** start RECORDS PROVIDED **

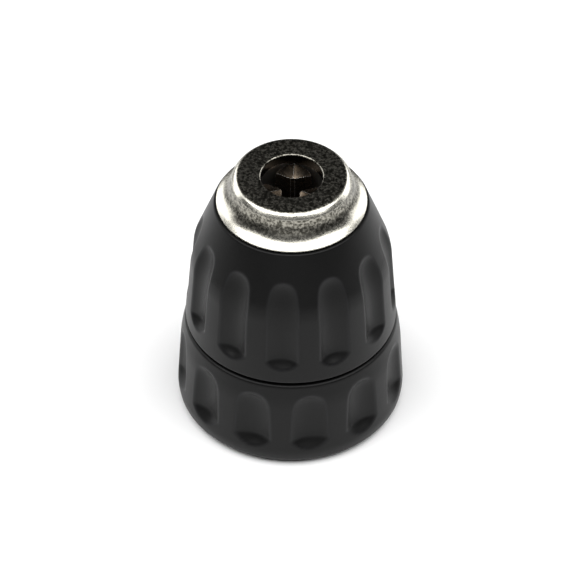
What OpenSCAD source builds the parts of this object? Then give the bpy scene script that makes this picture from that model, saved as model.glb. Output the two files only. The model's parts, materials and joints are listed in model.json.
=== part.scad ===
// Keyless drill chuck with two hand sleeves, nose up.
// Z is the spindle axis and the origin is the centre of the body's rear face.
// The front sleeve turns a split nut, and the nut's conical thread drives three jaws that slide
// in bores tilted towards the axis. A caged ball thrust bearing carries the clamping load.

/* [Overall] */
// Length from the body's rear face to the nose face
chuck_length = 48; // [47.5:0.1:48.5]
// Radius of the rear sleeve at its widest
rear_sleeve_r = 18.9; // [18.7:0.1:20]
// Radius of the front sleeve's lands at its rear edge
front_sleeve_r = 17.55; // [17.4:0.05:18.2]

/* [Grip flutes] */
// Flutes round each sleeve
flute_count = 12; // [8:1:12]
// Depth of the front sleeve's flutes under the lands
front_flute_depth = 1.35; // [1:0.05:1.4]
// Depth of the rear sleeve's flutes under the lands
rear_flute_depth = 1.4; // [0.6:0.05:1.5]

/* [Nosepiece] */
// Radius of the hole that the tool goes in through
mouth_r = 5.05; // [5.02:0.01:5.3]
// Radius of the nosepiece's neck
neck_r = 9.85; // [9.7:0.05:10.2]
// Radius of the flange that holds the front sleeve on
flange_r = 12.35; // [12:0.05:12.5]

/* [Jaws] */
// Radius of each jaw's round shank
jaw_r = 3.2; // [3:0.05:3.2]
// Length of a jaw along its own axis
jaw_length = 29; // [27:0.5:29]
// How far the jaw tips stand under the nose face as modelled
tip_setback = 1.9; // [1.9:0.1:6]

/* [Thrust bearing] */
// Diameter of the balls
ball_d = 1.588; // [1.4:0.004:1.588]
// Number of balls
ball_count = 18; // [10:1:20]

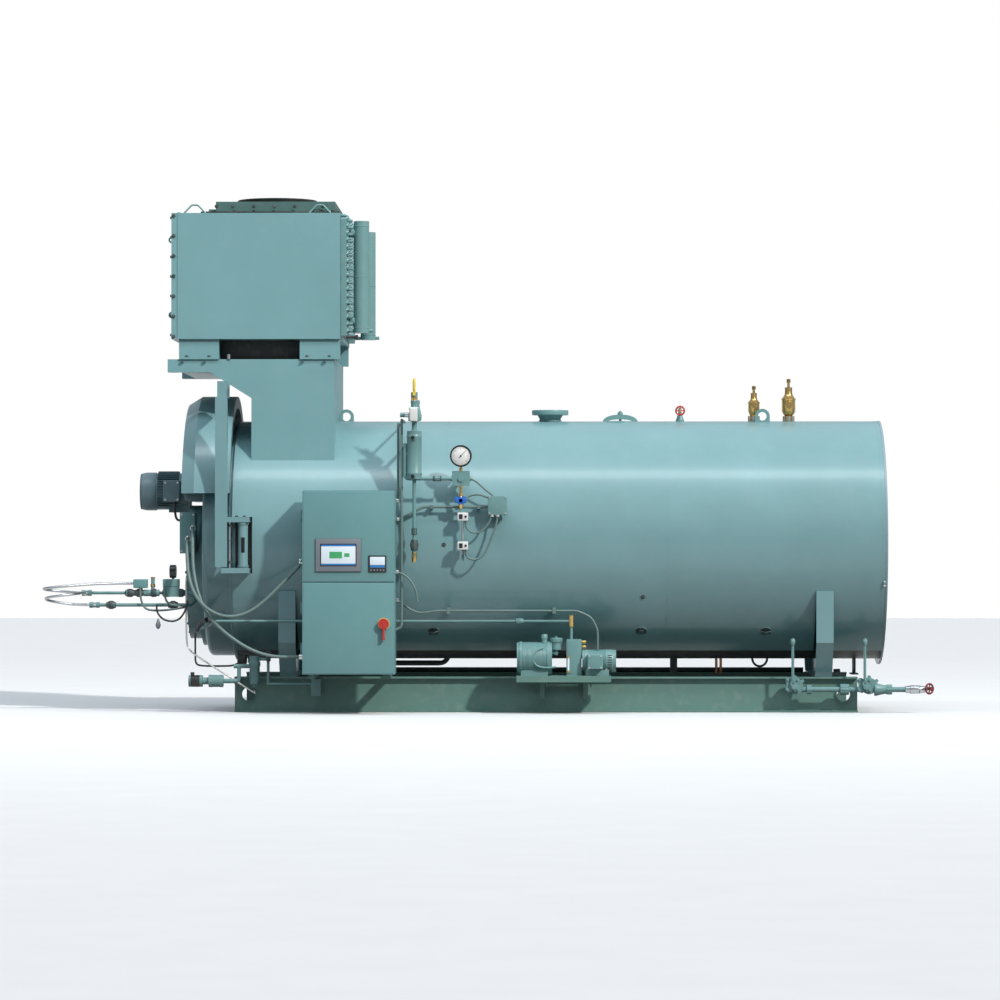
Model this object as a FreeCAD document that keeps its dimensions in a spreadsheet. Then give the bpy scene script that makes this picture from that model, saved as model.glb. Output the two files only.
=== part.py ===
"""Packaged fire-tube boiler with a flue economizer, on its skid.

Millimetres, +Z up.  The origin is on the floor under the middle of the base frame; +X runs from
the burner to the rear door, and -Y is the side that carries the controls.
"""
import FreeCAD
import Part
import Sketcher
import math
import os
import re

from FreeCAD import Rotation, Vector

SHEET = "Size"

# Driving dimensions, by assembly.  Radii and thicknesses in mm, places on the boiler's own axes.
SIZES = {
    "Shell and jacket": dict(
        axis_height=1750, shell_radius=1219, shell_wall=19, insulation=54, front_end=-3215,
        rear_end=3480, jacket_stop_angle=61.7, door_plate=22, door_lip=3),
    "Front head and windbox": dict(
        head_radius=1188, head_depth=318, head_round=55, head_wall=60, windbox_radius=1314, windbox_rise=221,
        windbox_depth=364, windbox_face=135, windbox_chamfer=83, windbox_cut=504,
        burner_radius=700, burner_depth=165, burner_drop=310, burner_step=32, burner_flange=60),
    "Blower motor": dict(
        motor_radius=191, motor_length=258, cowl_length=165, motor_rise=537, terminal_length=168,
        terminal_height=211, terminal_depth=110, motor_foot=120),
    "Burner control box": dict(burner_box_width=152, burner_box_height=416, burner_box_depth=300,
        burner_box_low=1640, burner_box_front=-930, burner_box_left=-3900),
    "Davit": dict(
        davit_width=122, davit_depth=110, davit_low=1498, davit_high=3234, davit_left=-3377,
        davit_out=1405, davit_arm=164, hinge_low=1434, hinge_high=2009, hinge_plate=54,
        hinge_reach=188, barrel_radius=50, barrel_x=-3094, barrel_out=1345, slot_height=158,
        slot_width=41, rod_radius=12, rod_x=-3230, hinge_recess=208),
    "Base frame": dict(
        base_length=6424, base_height=364, base_half_width=930, rail_flange=130, flange_wall=18,
        rail_web=12, cross_width=150, cross_height=300, lift_hole=76, lift_hole_in=144),
    "Saddles": dict(saddle_front_x=-2655, saddle_rear_x=2861, saddle_width=176, saddle_plate=20,
        saddle_top=1255, saddle_clearance=2, saddle_flare=1190),
    "Cabinet": dict(
        cabinet_left=-2465, cabinet_width=937, cabinet_height=1864, cabinet_depth=410,
        cabinet_front=-1730, cabinet_wall=3, door_thickness=30, door_gap=4, door_split=1343,
        door_margin=5, hinge_pin=5, hinge_barrel=8, hinge_stand=12, hinge_length=120, bracket_width=60, screen_width=464, screen_height=336,
        screen_left=-2332, screen_low=1451, screen_depth=16, panel_width=181, panel_height=170,
        panel_left=-1793, panel_low=1447, panel_depth=14, switch_x=-1639, switch_z=923,
        switch_plate=66, knob_radius=53, knob_depth=42, knob_lever=166, knob_bar=22),
    "Economizer": dict(
        eco_left=-3794, eco_right=-2118, eco_low=3847, eco_high=5148, eco_half_width=1000,
        eco_lip=24, cover_thickness=63, duct_left=-3037, duct_right=-2182,
        duct_half_width=950, platform_left=-3903, platform_top=3640, platform_arm=133,
        platform_haunch=-3467, haunch_low=3238, arm_width=160, foot_width=413, foot_depth=150,
        throat_half_width=700, throat_tuck=10, hood_inset=70, hood_left=-3480, hood_right=-2147,
        hood_low=42, hood_high=124, collar_radius=410, collar_top=5345, collar_bore=396,
        collar_depth=240, collar_x=-2830, bend_radius=15, bend_pitch=71, bend_count=17,
        bend_reach=62, header_radius=80, header_x=-1908, header_out=800, header_low=3920,
        header_high=5073, hook_radius=9),
    "Lifting points": dict(
        lug_x=-2101, lug_rear_x=2268, lug_rear_y=-150, lug_radius=78, lug_hole=45, lug_plate=30, lug_rise=50,
        loop_radius=9, loop_height=92, loop_width=222, loop_lean=80,
        loop_in_left=62, loop_in_right=322, loop_in=35),
    "Hand holes": dict(hand_front_x=-1160, hand_middle_x=982, hand_rear_x=2267, hand_angle=46,
        hand_port=56, hand_cover=44),
    "Top fittings": dict(
        steam_x=44, steam_flange_radius=190.5, steam_flange=50, steam_top=3140, steam_bore=96.5,
        steam_neck=95, steam_hub=135, steam_bolt_circle=165.1, steam_bolt_hole=12.7,
        manway_x=781, manway_width=377, manway_neck=205, manway_sunk=20, manway_bar=60, manway_slit=44,
        manway_top=3096, vent_x=1409, vent_wheel=53, vent_wheel_z=3133, vent_out=95,
        safety_small_x=2186, safety_large_x=2551),
    "Water column": dict(
        column_x=-1340, column_out=1420, column_radius=74, column_low=2396, column_high=2885,
        lever_pivot_z=3292),
    "Gauge and switches": dict(
        gauge_x=-866, gauge_z=2632, gauge_radius=112, gauge_depth=60, gauge_face=-1390,
        cock_x=-866, cock_z=2176, box_left=-586, box_low=2031, box_size=190, box_depth=90),
    "Compressor": dict(tray_left=-297, tray_right=667, tray_top=389, tray_depth=64,
        tray_front=-1500, tray_back=-1090, drum_radius=164, drum_length=358, tank_x=290,
        tank_half=76, tank_height=371),
    "Air line": dict(air_height=943, air_radius=14, air_left=-3440, air_out=1290),
    "Blowdown": dict(
        blow_z=239, blow_out=1050, blow_radius=27, lever_x=2533, lever_rear_x=3271,
        lever_length=459, lever_out=1135, wheel_x=3931, wheel_radius=60, wheel_tilt=36),
    "Fuel train": dict(fuel_out=900, fuel_high=1228, fuel_low=1104, fuel_inlet_x=-4795),
    "Flexible conduit": dict(conduit_radius=18, hose_radius=14, small_conduit_radius=11),
}


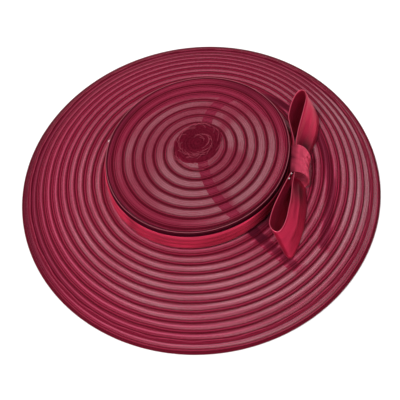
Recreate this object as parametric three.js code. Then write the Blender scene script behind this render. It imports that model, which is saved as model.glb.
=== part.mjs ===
// A wide-brim fascinator hat sewn from a spiral of translucent braid, with a satin ribbon
// round its low crown, a satin bow at the side and a satin-covered headband underneath.
// It rests on the edge of its brim. Millimetres, +Z up. The origin is in the plane of the
// brim's edge, below the middle of the brim. +X is the bow's side and -Y is the front.

import * as THREE from "three";
import { mergeVertices } from "three/addons/utils/BufferGeometryUtils.js";

const degrees = Math.PI / 180;

// Brim: a round plate that droops more and more towards its edge
const brimRadius = 165;
const brimInnerSlope = 4 * degrees;
const brimOuterSlope = 38 * degrees;
const brimWall = 1.2;

// Braid: each row ramps up and steps down where the next row is sewn under it
const braidPitch = 8.4;
const braidRise = 0.5;
const braidStep = 0.6;
const braidEdgeShare = 0.29;

// Brim edge: a rolled casing with a wire inside, flat where it rests
const edgeWidth = 3;
const edgeHeight = 2.8;
const edgeFlat = 1.8;

// Crown: low and flat-topped, slightly oval, a little wider at its top than at its base
const crownBaseRadius = 80.2;
const crownTopRadius = 80.9;
const crownHeight = 27.2;
const crownWall = 1.5;
const crownDome = 2.4;
const ovalStretch = 1.037;
const ovalTurn = 40 * degrees;
const crownShift = new THREE.Vector2(1.8, -0.2);
const crownSeat = 2;
const crownWire = 2;

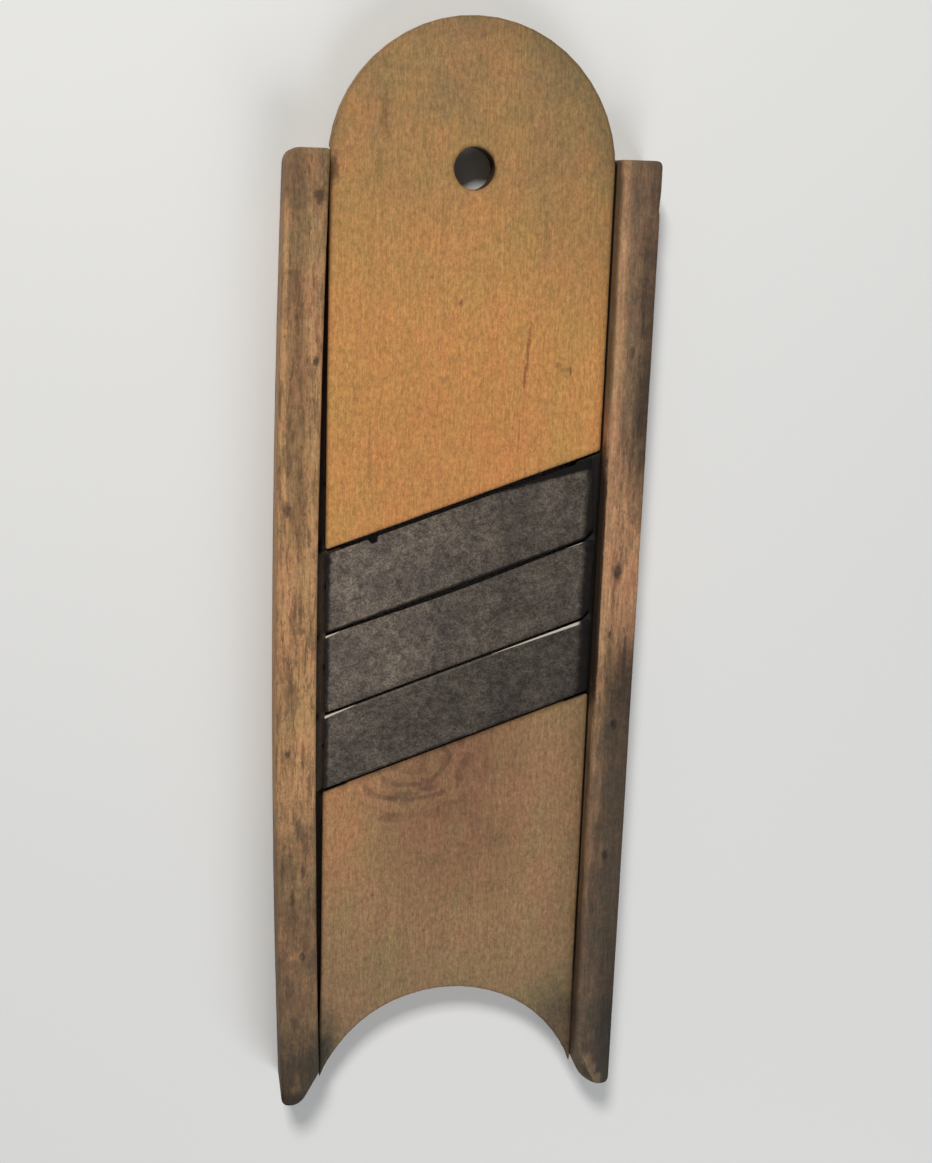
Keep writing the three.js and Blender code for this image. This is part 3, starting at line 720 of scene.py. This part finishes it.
WOOD_CELL = 0.7 * MM          # side of the net of points that the wooden pieces are made of
KEPT_FACES = 0.4              # share of the net's faces that is left when the shape is done
FULL_ARRIS = 0.30 * MM        # how far an arris sinks where it counts as fully worn
SEAT_REACH = 57.5             # the knife seats lie this near the centre line,
SEAT_LOWEST = 12.5            # and at least this high above the back
SEAT_SINK = 0.4
TIP_SWELLING = 0.38           # how far the lower board's tips are pushed out


def merged_copy(node):
    """The CAD node's mesh with its split vertices joined again, as a bmesh."""
    shape = bmesh.new()
    shape.from_mesh(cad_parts[node].data)
    bmesh.ops.remove_doubles(shape, verts=shape.verts, dist=0.001 * MM)
    return shape


def link_piece(name, mesh):
    piece = bpy.data.objects.new(name, mesh)
    bpy.context.scene.collection.objects.link(piece)
    return piece


def apply_modifiers(piece):
    graph = bpy.context.evaluated_depsgraph_get()
    finished = bpy.data.meshes.new_from_object(piece.evaluated_get(graph))
    piece.modifiers.clear()
    piece.data = finished


def remesh(node, name):
    """The CAD node's shape as a fine, even net of points."""
    shape = merged_copy(node)
    mesh = bpy.data.meshes.new(name)
    shape.to_mesh(mesh)
    shape.free()
    piece = link_piece(name, mesh)
    modifier = piece.modifiers.new("remesh", "REMESH")
    modifier.mode = "VOXEL"
    modifier.voxel_size = WOOD_CELL
    apply_modifiers(piece)
    return piece


def vectors_of(mesh, name):
    """The vertices' "co" or "normal", one row for each vertex."""
    values = np.zeros(len(mesh.vertices) * 3)
    mesh.vertices.foreach_get(name, values)
    return values.reshape(-1, 3)


def move_points(mesh, points):
    mesh.vertices.foreach_set("co", points.ravel())
    mesh.update()


def relaxed(points, edges, rounds):
    """Each point moved towards the mean of its neighbours, rounds times: flats stay, arrises sink."""
    count = np.bincount(edges.ravel(), minlength=len(points))[:, None]
    for _ in range(rounds):
        total = np.zeros_like(points)
        for axis in range(3):
            first = np.bincount(edges[:, 0], points[edges[:, 1], axis], len(points))
            second = np.bincount(edges[:, 1], points[edges[:, 0], axis], len(points))
            total[:, axis] = first + second
        points = 0.5 * points + 0.5 * total / count
    return points


def noise_at(points, size, seed):
    """Smooth noise from about 0 to 1 whose lumps are size mm across."""
    shift = Vector((seed, -seed, 2 * seed))
    values = [noise.noise(Vector(point) / (size * MM) + shift) for point in points]
    return 0.5 + 0.5 * np.array(values)


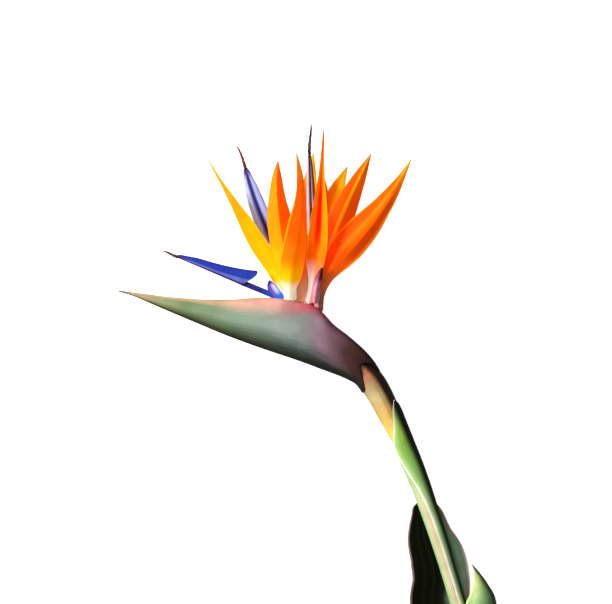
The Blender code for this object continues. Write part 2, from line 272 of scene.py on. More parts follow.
def make_mottle():
    """Soft uneven patches of colour in living tissue, read from its own place."""
    tree, b, i, o, _ = group(
        "living_mottle",
        [("Colour", COLOUR, (1, 1, 1, 1)), ("Other", COLOUR, (0, 0, 0, 1)),
         ("Amount", FLOAT, 0.3), ("Size", FLOAT, 60.0), ("Lift", FLOAT, 0.12)],
        [("Colour", COLOUR), ("Rough", FLOAT)])
    where = b.own_place()
    broad = b.cloud(where, i["Size"], 4.0)
    patch = b.ramp01(broad, 0.42, 0.66)
    tint = b.mix(b.mul(patch, i["Amount"]), i["Colour"], i["Other"])
    fine = b.cloud(where, b.mul(i["Size"], 9.0))
    value = b.math("MULTIPLY_ADD", b.sub(fine, 0.5), i["Lift"], 1.0)
    hue = b.new("ShaderNodeHueSaturation")
    b.put(hue.inputs["Color"], tint)
    b.put(hue.inputs["Value"], value)
    b.put(o["Colour"], hue.outputs["Color"])
    b.put(o["Rough"], b.mul(b.sub(broad, 0.5), 0.25))
    return tree


def make_margin():
    """Masks for the two thin margins and the midrib of a blade, from its across value."""
    tree, b, i, o, _ = group("blade_lines", [("Across", FLOAT, 0.5), ("Margin", FLOAT, 0.05),
                                             ("Rib", FLOAT, 0.03)],
                             [("Left", FLOAT), ("Right", FLOAT), ("Rib", FLOAT), ("Side", FLOAT)])
    off = b.math("ABSOLUTE", b.sub(i["Across"], 0.5))
    for label, away, size, start in (("Left", i["Across"], "Margin", 0.35),
                                     ("Right", b.sub(1.0, i["Across"]), "Margin", 0.35),
                                     ("Rib", off, "Rib", 0.3)):
        b.put(o[label], b.fade(away, b.mul(i[size], start), i[size]))
    b.put(o["Side"], b.ramp01(i["Across"], 0.47, 0.53))
    return tree


VEINS, MOTTLE, LINES = make_veins(), make_mottle(), make_margin()


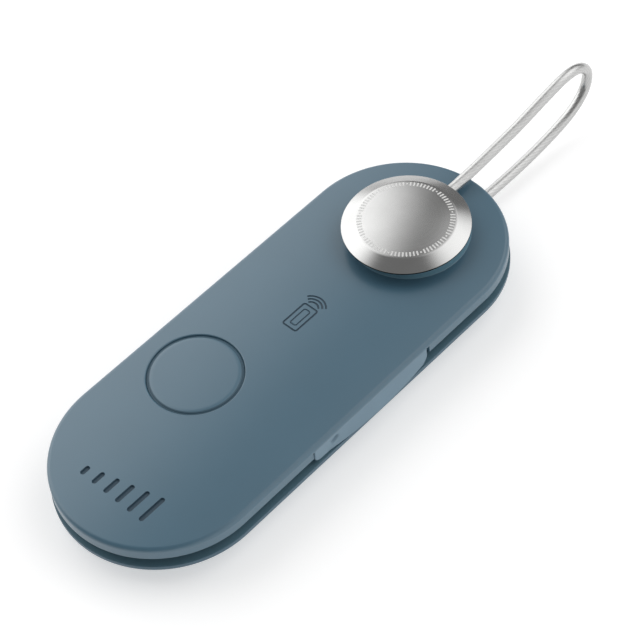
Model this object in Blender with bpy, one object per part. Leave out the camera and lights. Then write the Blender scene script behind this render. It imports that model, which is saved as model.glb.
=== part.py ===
"""Bluetooth tracker tag: a flat pill-shaped case with a press button, a charging port under a
flap, and a steel rope loop held between two steel discs on a stud through one end.

Lengths are written in millimetres and turned into metres where the meshes are made. The frame
has +X along the tag towards the rope, +Y across it, +Z out of the face with the button. The
origin is the middle of the tag's outline, level with the flat foot of the lower disc.
"""

import math

import bpy
from mathutils import Matrix, Vector

MM = 0.001

# The outline is a stadium: two half circles joined by straight sides. Inner outlines share
# its centres, so a smaller radius is an inset.
LENGTH = 87.0
WIDTH = 34.0
SHELL_R = WIDTH / 2
HALF_STRAIGHT = (LENGTH - WIDTH) / 2
SHELL_INNER_R = 15.7
FRAME_OUTER_R = 15.4
FRAME_INNER_R = 14.0
COVER_R = 17.15
ARC_STEPS = 20

# Heights above the foot.
COVER_BOTTOM = 3.1
COVER_FLOOR = 3.9
COVER_LIP_TOP = 4.15
SHELL_BOTTOM = 6.0
ROOF_UNDERSIDE = 7.4
WALL_TOP = 7.6
TOP_FACE = 8.3
TOP_FILLET = 0.7
BOSS_TOP = 10.1

GAP = 0.3
THIN_GAP = 0.1

# Press button.
BUTTON_X, BUTTON_Y = -13.2, 6.3
BUTTON_R = 7.25
BUTTON_FLANGE_R = 7.9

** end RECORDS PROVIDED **

WHAT YOU WILL DO
From the records above, repeat exactly the lines from the one with "Model this object in" through the one with "ARC_STEPS = 20", both included.

WRITTEN SOLUTION
Model this object in Blender with bpy, one object per part. Leave out the camera and lights. Then write the Blender scene script behind this render. It imports that model, which is saved as model.glb.
=== part.py ===
"""Bluetooth tracker tag: a flat pill-shaped case with a press button, a charging port under a
flap, and a steel rope loop held between two steel discs on a stud through one end.

Lengths are written in millimetres and turned into metres where the meshes are made. The frame
has +X along the tag towards the rope, +Y across it, +Z out of the face with the button. The
origin is the middle of the tag's outline, level with the flat foot of the lower disc.
"""

import math

import bpy
from mathutils import Matrix, Vector

MM = 0.001

# The outline is a stadium: two half circles joined by straight sides. Inner outlines share
# its centres, so a smaller radius is an inset.
LENGTH = 87.0
WIDTH = 34.0
SHELL_R = WIDTH / 2
HALF_STRAIGHT = (LENGTH - WIDTH) / 2
SHELL_INNER_R = 15.7
FRAME_OUTER_R = 15.4
FRAME_INNER_R = 14.0
COVER_R = 17.15
ARC_STEPS = 20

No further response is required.